▶ **WORK TO DO**:
Quote exactly the lines spanning from the top of the data below to the line that contains "value is zero.", including both.

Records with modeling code
┌────────
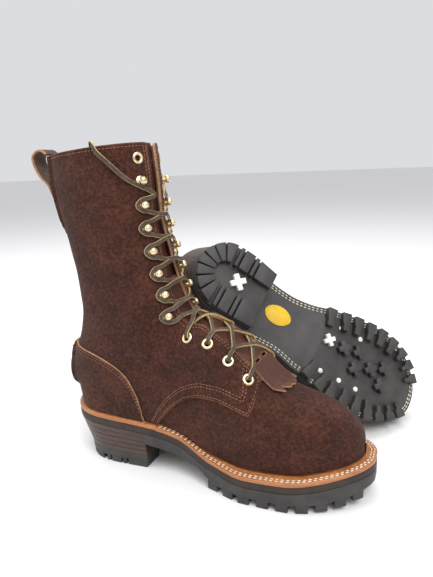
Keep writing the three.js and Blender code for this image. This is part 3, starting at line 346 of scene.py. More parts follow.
def largest_island(tris: Array, count: int) -> Array:
    """Returns the triangles of the largest connected patch."""
    label = np.arange(count)
    while True:
        low = label[tris].min(1)
        new = label.copy()
        for k in range(3):
            np.minimum.at(new, tris[:, k], low)
        new = new[new]
        if np.array_equal(new, label):
            break
        label = new
    names, sizes = np.unique(label[tris[:, 0]], return_counts=True)
    return tris[label[tris[:, 0]] == names[sizes.argmax()]]


def clipped(skin: Skin, value: Array) -> tuple[Array, Array, Array, Array]:
    """Cuts the skin along the line where value is zero.

    Returns:
        The points, normals, triangles and edge distances of the part above zero.
    """
    keep = value > 0
    count = keep[skin.tris].sum(1)
    points, normals = list(skin.points), list(skin.normals)
    edge = list(value)
    made: dict[tuple[int, int], int] = {}

    def crossing(i: int, j: int) -> int:
        key = (min(i, j), max(i, j))
        if key not in made:
            t = min(max(value[i] / (value[i] - value[j]), 0.03), 0.97)
            points.append(skin.points[i] * (1 - t) + skin.points[j] * t)
            normals.append(skin.normals[i] * (1 - t) + skin.normals[j] * t)
            edge.append(0.0)
            made[key] = len(points) - 1
        return made[key]

    cut = []
    for tri in skin.tris[(count > 0) & (count < 3)].tolist():
        poly = []
        for k in range(3):
            i, j = tri[k], tri[(k + 1) % 3]
            if keep[i]:
                poly.append(i)
            if keep[i] != keep[j]:
                poly.append(crossing(i, j) if keep[i] else crossing(j, i))
        cut += [(poly[0], poly[k], poly[k + 1]) for k in range(1, len(poly) - 1)]
    tris = np.concatenate([skin.tris[count == 3], np.array(cut, int).reshape(-1, 3)])
    tris = largest_island(tris, len(points))
    used, tris = np.unique(tris, return_inverse=True)
    pick = lambda a: np.array(a)[used]
    return pick(points), unit(pick(normals)), tris.reshape(-1, 3), pick(edge)


def panel(skin: Skin, value: Array, low: Lift, high: Lift) -> Shape:
    """Returns a leather panel: the skin where value is above zero, between two lifts."""
    points, normals, tris, edge = clipped(skin, value)
    n = len(points)
    both = np.concatenate([points + normals * high(points)[:, None],
                           points + normals * low(points)[:, None]])
    faces = [tuple(t) for t in tris.tolist()]
    looks = [Face.OUTER.value] * len(faces)
    rims = {}
    for a, b, c in faces:
        for u, v in ((a, b), (b, c), (c, a)):
            rims[(u, v)] = True
    walls = [(u, u + n, v + n, v) for u, v in rims if (v, u) not in rims]
    inner = [(a + n, c + n, b + n) for a, b, c in faces]
    looks += [Face.INNER.value] * len(inner) + [Face.CUT.value] * len(walls)
    return Shape(both, faces + inner + walls, looks, np.tile(np.clip(edge, 0, 10), 2))


def grown(amount: float, ripple: float = 0.0) -> Lift:
    """Returns a lift of one amount, with a soft ripple of hide over it."""
    def lift(p: Array) -> Array:
        if not ripple:
            return np.full(len(p), amount)
        waves = [noise.noise(Vector(q * 0.028)) + 0.5 * noise.noise(Vector(q * 0.07)) for q in p]
        return amount + ripple * np.array(waves)
    return lift


def contour(skin: Skin, value: Array) -> list[Array]:
    """Returns the lines on the skin where value is zero, as lists of points."""
    keep = value > 0
    count = keep[skin.tris].sum(1)
    links: dict[tuple[int, int], list[tuple[int, int]]] = {}
    for tri in skin.tris[(count > 0) & (count < 3)].tolist():
        ends = []
        for k in range(3):
            i, j = tri[k], tri[(k + 1) % 3]
            if keep[i] != keep[j]:
                ends.append((min(i, j), max(i, j)))
        links.setdefault(ends[0], []).append(ends[1])
        links.setdefault(ends[1], []).append(ends[0])
    lines, seen = [], set()
    starts = [k for k, v in links.items() if len(v) == 1] + list(links)
    for start in starts:
        if start in seen:
            continue
        line, here = [], start
        while here is not None:
            seen.add(here)
            i, j = here
            t = value[i] / (value[i] - value[j])
            line.append(skin.points[i] * (1 - t) + skin.points[j] * t)
            here = next((k for k in links[here] if k not in seen), None)
        lines.append(np.array(line))
    return lines


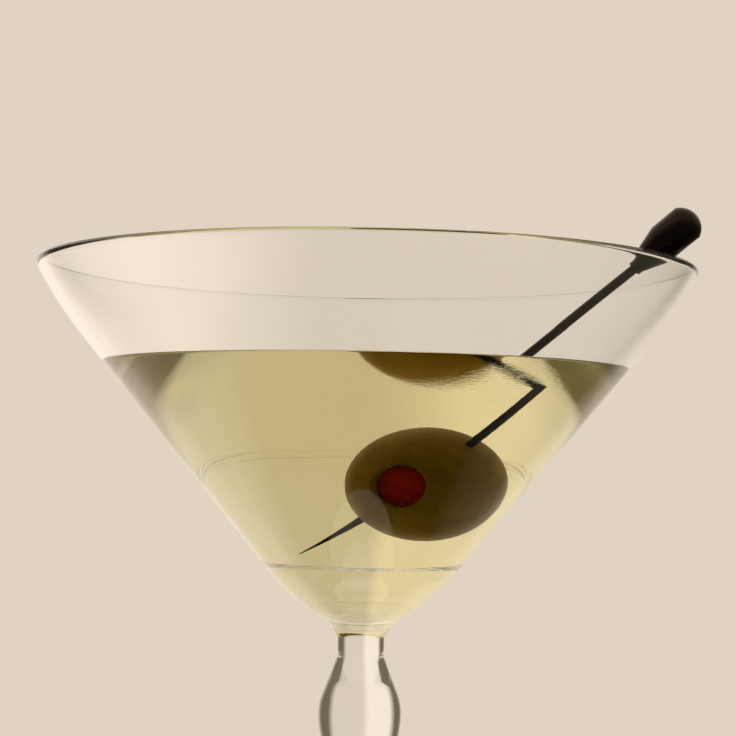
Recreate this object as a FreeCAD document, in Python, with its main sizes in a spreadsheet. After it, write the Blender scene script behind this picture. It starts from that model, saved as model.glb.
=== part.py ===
"""A filled martini glass with an olive on a cocktail pick.

The glass stands on its foot at the origin, +Z up, in millimetres.  The glass and the drink are
outlines turned about Z.  The pick leans on the lip of the glass and carries the stuffed olive.
"""
import FreeCAD, Part
import math
import os
import Sketcher

doc = FreeCAD.newDocument("MartiniCocktail")
sheet = doc.addObject("Spreadsheet::Sheet", "Sizes")

# Driving sizes in millimetres and degrees: name, value, what it is.
DRIVING = [
    ("rim_radius", 58.0, "outside of the lip"),
    ("glass_height", 172.0, "table to the top of the lip"),
    ("wall", 1.3, "thickness of the bowl's wall"),
    ("cone_angle", 39.4, "bowl's wall from the vertical"),
    ("lip_turn", 12.0, "how far the wall turns upright at the lip, in degrees"),
    ("lip_turn_radius", 67.0, "radius of that turn on the outside"),
    ("ledge_radius", 17.0, "where the inner cone ends in a ledge"),
    ("ledge_drop", 0.22, "height of the ledge"),
    ("ledge_width", 2.0, "how far the ledge narrows the inside"),
    ("cup_depth", 9.2, "ledge to the bottom of the inside"),
    ("cup_radius", 19.0, "roundness of the bottom of the inside"),
    ("bulb_radius", 34.0, "convex rounding under the bowl"),
    ("neck_fillet", 6.9, "concave rounding from the bowl into the neck"),
    ("neck_turn", 21.6, "angle at which that rounding meets the neck"),
    ("neck_above_point", 8.8, "neck above the point where the outer cone would end"),
    ("neck_ring_radius", 4.5, "where the bowl meets the neck"),
    ("neck_radius", 4.15, "narrow neck under the bowl"),
    ("neck_length", 3.2, "straight part of the neck"),
    ("knop_radius", 7.34, "widest part of the swelling in the stem"),
    ("knop_taper", 21.2, "slope of the swelling's upper side from the vertical"),
    ("knop_round", 9.0, "convex rounding from that slope to the widest part"),
    ("knop_shoulder", 3.0, "concave rounding from the neck to that slope"),
    ("knop_fall", 15.0, "widest part of the swelling to the plain stem"),
    ("knop_tail", 12.5, "concave rounding below the swelling"),
    ("stem_radius", 3.6, "plain stem"),
    ("foot_radius", 38.0, "outside of the foot"),
    ("foot_edge", 1.8, "thickness of the foot's rounded edge"),
    ("foot_slope", 5.5, "rise of the foot's top, in degrees"),
    ("foot_fillet", 18.0, "rounding from the foot into the stem"),
    ("fill_drop", 16.5, "top of the lip to the drink's surface"),
    ("pick_azimuth", -31.0, "direction in which the pick leans"),
    ("pick_slope", 36.6, "pick's rise from the horizontal"),
    ("pick_radius", 0.75, "pick's shaft"),
    ("pick_length", 73.7, "tip to the start of the head"),
    ("pick_taper", 13.5, "length of the tapered point"),
    ("pick_point", 0.08, "radius of the blunted tip"),
    ("tenon_length", 4.0, "how far the shaft goes into the head"),
    ("tenon_gap", 0.05, "clearance round the shaft in the head"),
    ("head_radius", 3.0, "widest part of the head"),
    ("head_length", 13.2, "length of the head"),
    ("head_flare", 6.6, "length of the head's flared part"),
    ("head_dome", 3.45, "roundness of the head's end"),
    ("collar_radius", 1.15, "start of the head"),
    ("collar_length", 0.7, "plain ring at the start of the head"),
    ("head_inside", 6.4, "start of the head to where it leans on the lip"),
    ("rest_gap", 0.1, "clearance between the head and the lip"),
    ("olive_radius", 11.2, "olive across"),
    ("olive_half_length", 12.7, "olive along, half of it"),
    ("olive_from_tip", 22.2, "pick's tip to the middle of the olive"),
    ("olive_offset", 2.65, "pick passes this far in front of the olive's middle"),
    ("olive_azimuth", -108.2, "direction that the stuffed end faces"),
    ("olive_slope", -10.7, "rise of that direction"),
    ("pit_radius", 4.0, "bore that the pit left"),
    ("pit_depth", 17.0, "depth of that bore from the stuffed end"),
    ("pimento_recess", 1.7, "how far the pimento sits in"),
    ("pimento_dome", 7.0, "roundness of the pimento's end"),
    ("pimento_gap", 0.1, "clearance round the pimento"),
    ("pierce_gap", 0.05, "clearance round the pick where it pierces the olive"),
]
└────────
▶ **EXERCISE RESULT**:
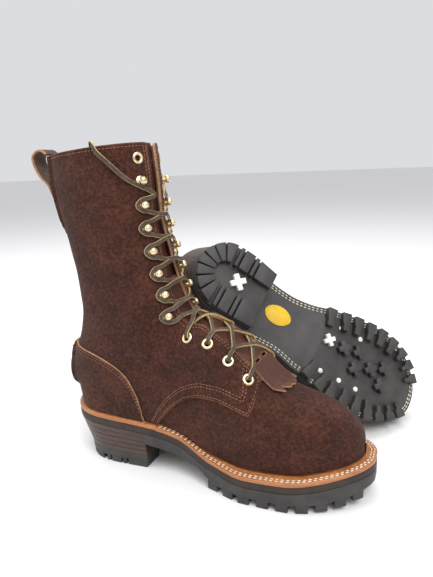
Keep writing the three.js and Blender code for this image. This is part 3, starting at line 346 of scene.py. More parts follow.
def largest_island(tris: Array, count: int) -> Array:
    """Returns the triangles of the largest connected patch."""
    label = np.arange(count)
    while True:
        low = label[tris].min(1)
        new = label.copy()
        for k in range(3):
            np.minimum.at(new, tris[:, k], low)
        new = new[new]
        if np.array_equal(new, label):
            break
        label = new
    names, sizes = np.unique(label[tris[:, 0]], return_counts=True)
    return tris[label[tris[:, 0]] == names[sizes.argmax()]]


def clipped(skin: Skin, value: Array) -> tuple[Array, Array, Array, Array]:
    """Cuts the skin along the line where value is zero.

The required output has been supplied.